Computationally Efficient High-Dimensional Bayesian Optimization via Variable Selection
Yihang Shen, Carl Kingsford
TL;DR
This work tackles high-dimensional Bayesian optimization by introducing VS-BO, which automatically discovers an axis-aligned subspace of important variables $\mathbf{x}_{ipt}$ and treats unimportant variables $\mathbf{x}_{nipt}$ separately. By performing GP-based BO on $\mathbf{x}_{ipt}$ and sampling $\mathbf{x}_{nipt}$ via a CMA-ES–like posterior, VS-BO achieves substantial computational savings without sacrificing optimization quality.

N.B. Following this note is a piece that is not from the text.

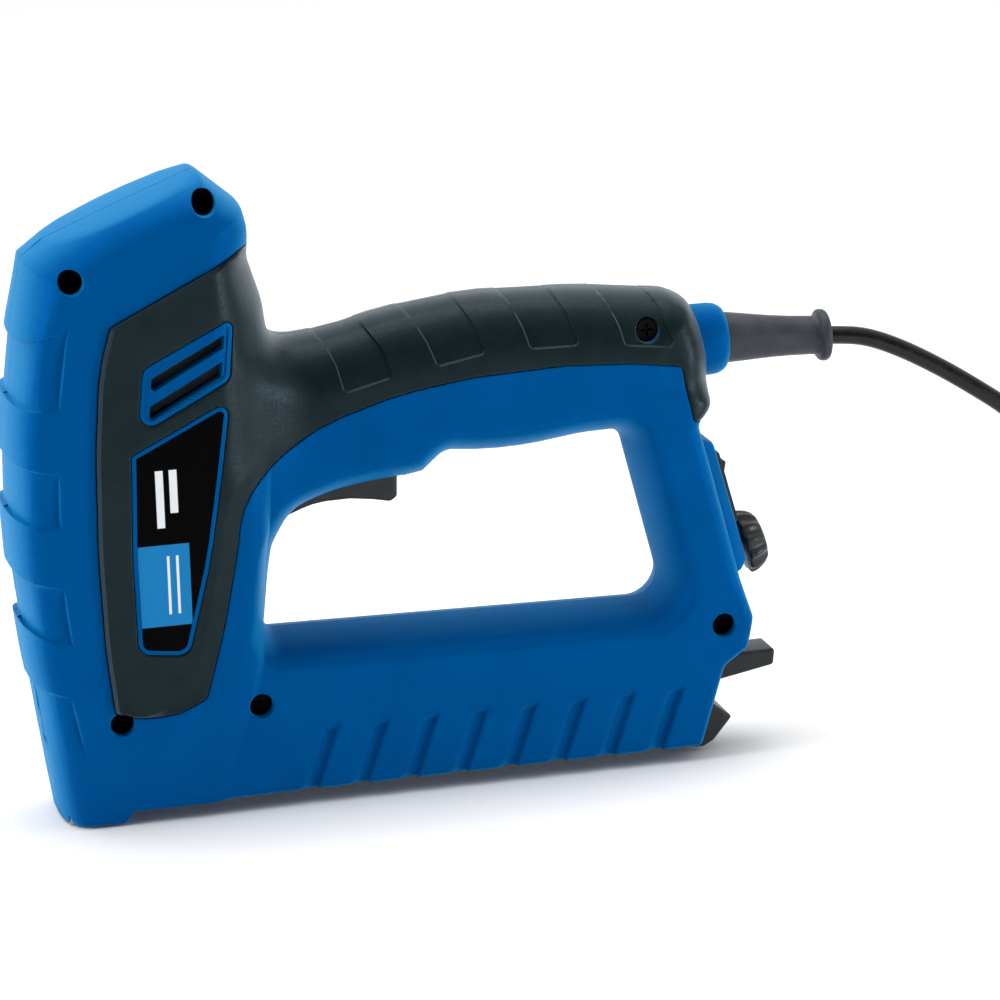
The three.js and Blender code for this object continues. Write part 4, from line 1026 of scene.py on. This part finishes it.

The authors provide a gradient-based variable selection criterion (Grad-IS), a momentum mechanism to stabilize selections, and a CMA-ES–based sampling strategy, along with theoretical regret bounds and complexity analysis. Experimental results on synthetic and real-world problems demonstrate competitive performance and clear runtime advantages, while also offering improved interpretability by highlighting influential variables. The approach broadens the practical applicability of BO to higher-dimensional problems where embedding-based methods are sensitive to hyperparameter choices and computational demands are non-negligible.
Abstract
Bayesian Optimization (BO) is a method for globally optimizing black-box functions. While BO has been successfully applied to many scenarios, developing effective BO algorithms that scale to functions with high-dimensional domains is still a challenge. Optimizing such functions by vanilla BO is extremely time-consuming. Alternative strategies for high-dimensional BO that are based on the idea of embedding the high-dimensional space to the one with low dimension are sensitive to the choice of the embedding dimension, which needs to be pre-specified. We develop a new computationally efficient high-dimensional BO method that exploits variable selection. Our method is able to automatically learn axis-aligned sub-spaces, i.e. spaces containing selected variables, without the demand of any pre-specified hyperparameters. We theoretically analyze the computational complexity of our algorithm and derive the regret bound. We empirically show the efficacy of our method on several synthetic and real problems.